It is not designed as a complete grep / ack / ag replacement for general file searches on local file systems, although it can do that to a degree with certain by-design limitations: however, it is likely that these other tools will be more efficient for searching local (non-network) filesystems.

Currently it does not use the most optimum algorithm for searching content (currently uses linear line-by-line search instead of something like Boyer-Moore, or SIMD'd char matching) - in the future this will be improved.

It can perform file searches, grepping of content of files, counting occurrences of strings, matching multiple search strings within files, detecting timestamp deltas within log files, and more functionality will be added in the future.

It is by-design not Unicode-aware, as the files / directories and logs it was designed to process are exclusively ASCII.

Supported operations:

Find:

Return a list of all files matching a filename pattern in specified directory location(s). This find functionality is part of all other modes of operation below.

sniffle find "/path/to/logs/*mylog*.log"
sniffle find "/path/to/logs/*/program/*.log"

Grep:

Output matches of content in found files that contain content. Regex is not supported, only exact matching.

sniffle grep "Error 101" "/path/to/logs/*/program/*.log"

Count:

Output counts of the occurrences of the searched-for string within each file, where count > 0.

sniffle count "[Warning 552]" "/path/to/logs/*/program/*.log"

Match:

Output matches of content in found files that contain multiple content matches (on different lines).

Match any:

sniffle match "Program 1.1.|[Error] " "/path/to/logs/*/program/*prog*.log"

Match all (in order):

sniffle match "Program 1.1.&[Error] 101" "/path/to/logs/*/program/*prog*.log"

Timestamp Deltas:

Outputs pairs of lines which have timestamps of which the time delta between them is greater than or equal to the specified time amount: for example to look for delays / pauses between timestamps on subsequent lines in a log.

Due to algorithm optimisations, there's an edge-case limit on this functionality working correctly with the limitation being that the total log duration throughout the logfile (i.e. first line to last line timestamp delta) being less than ~48 days (actually 1st Jan to 28th Feb) - outside this working assumption, it's possible the leap-year will be calculated incorrectly. However, for the use-case this functionality is designed for (log durations of less than a week), the optimisation can speed up processing, hence why it exists and the mentioned limitation is acceptable.

The timestamp string currently must be at the beginning of each line, and be in the approximate format: YYYY-MM-DD HH:MM:SS

Separators between each value can be different (i.e. spaces instead of dashes), but the length must be consistent and the values must be in the expected character position.

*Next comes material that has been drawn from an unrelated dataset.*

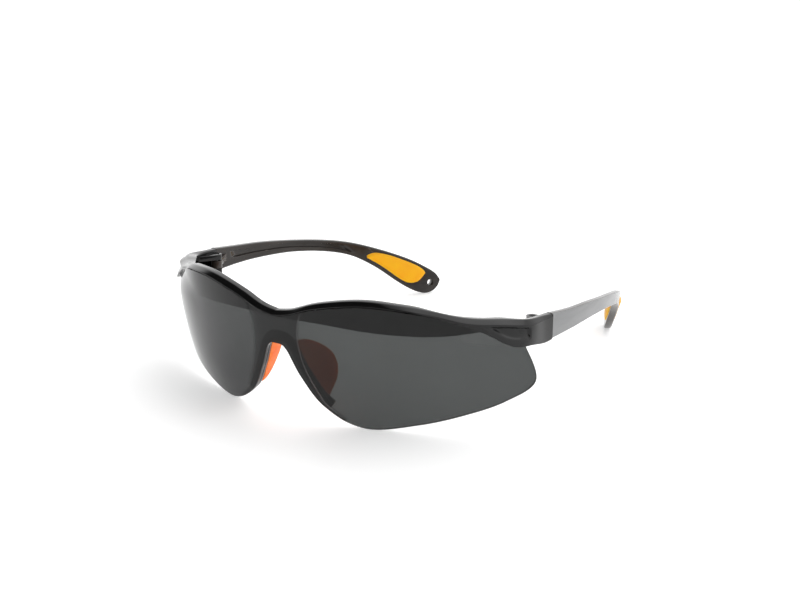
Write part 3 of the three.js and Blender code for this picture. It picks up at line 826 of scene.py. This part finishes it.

Leading and trailing surrounding characters separating the timestamp from the rest of the log line output are supported (defaults to "[%ts%]"), and the characters can be modified and removed via the 'logTimestampFormat' config option.

Example log lines which are supported (although the 'logTimestampFormat' config item will need to be modified to support the different types):

Default - with 'logTimestampFormat' = '[%ts%]':

[2019-03-28 08:23:33] Event1
[2019-03-28 08:25:33] Event2

With 'logTimestampFormat' = '(%ts%)':

(2019-03-28 08:23:33) Event1
(2019-03-28 08:25:33) Event2

With 'logTimestampFormat' = '%ts%':

2019-03-28 08:23:33 Event1
2019-03-28 08:25:33 Event2

Example usages:

Find timestamp deltas of greater than or equal to 10 minutes:

sniffle tsdelta 10 "/path/to/logs/*/program/*prog*.log"

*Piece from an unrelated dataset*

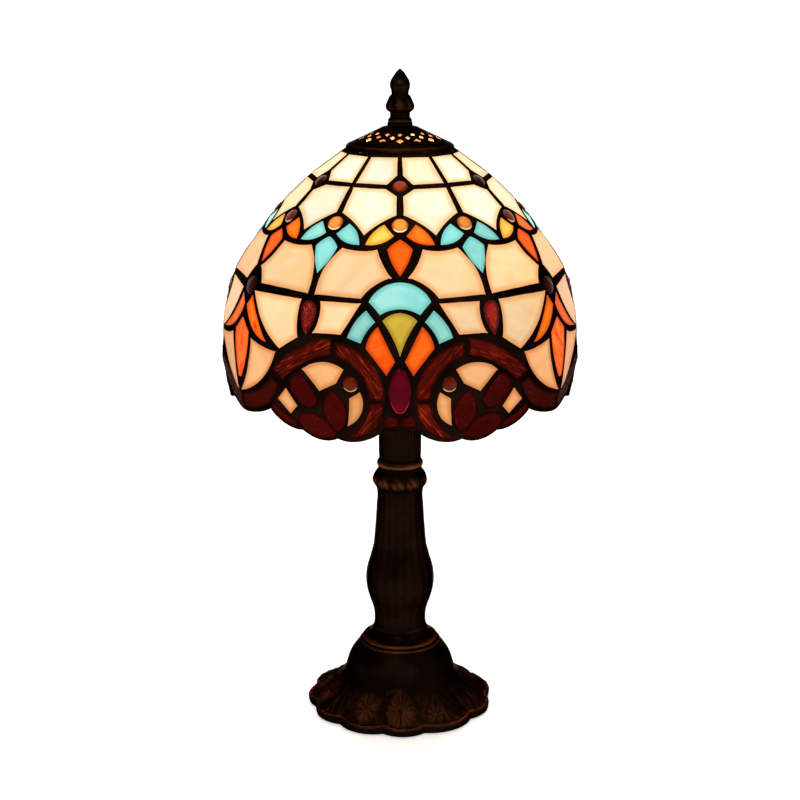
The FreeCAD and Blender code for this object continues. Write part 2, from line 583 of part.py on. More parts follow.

Find timestamp deltas of greater than or equal to 4 hours:

sniffle tsdelta 4h "/path/to/logs/*/program/*prog*.log"

File filtering:

Filtering can be done as an additional condition on the initial files found, filtering for file modified date or the file size.

Filter to search for files younger than 14 days old:

sniffle -ff-md y14d grep "Error 101" "/path/to/logs/*/program/*prog*.log"

Filter to search for files older than 5 hours old:

sniffle -ff-md o5h grep "Error 101" "/path/to/logs/*/program/*prog*.log"

Filter to search for files smaller than 12 MB in size:

sniffle -ff-s s12m grep "Error 101" "/path/to/logs/*/program/*prog*.log"

Filter to search for files bigger than 1 GB in size:

sniffle -ff-s b1g grep "Error 101" "/path/to/logs/*/program/*prog*.log"

Short circuiting

All file processing operations support the ability to short circuit processing of files when a certain string is found. When this string is found, processing of the particular file will be stopped.

This can significantly speed up processing of files in the situation where the content in the files you're looking for is within a particular stage of log output, i.e. if you know the output you're looking for can only occur in log lines before a certain unique log line is output, this functionality can be used to skip uselessly processing the rest of each file by specifying that unique string as the short circuit option.

It can be specified with the -sc "string to look for" option before the processing mode, e.g.:

sniffle -sc "Building BVH..." grep "[Error] Degenerate geo found" "/path/to/logs/*/program/*prog*.log"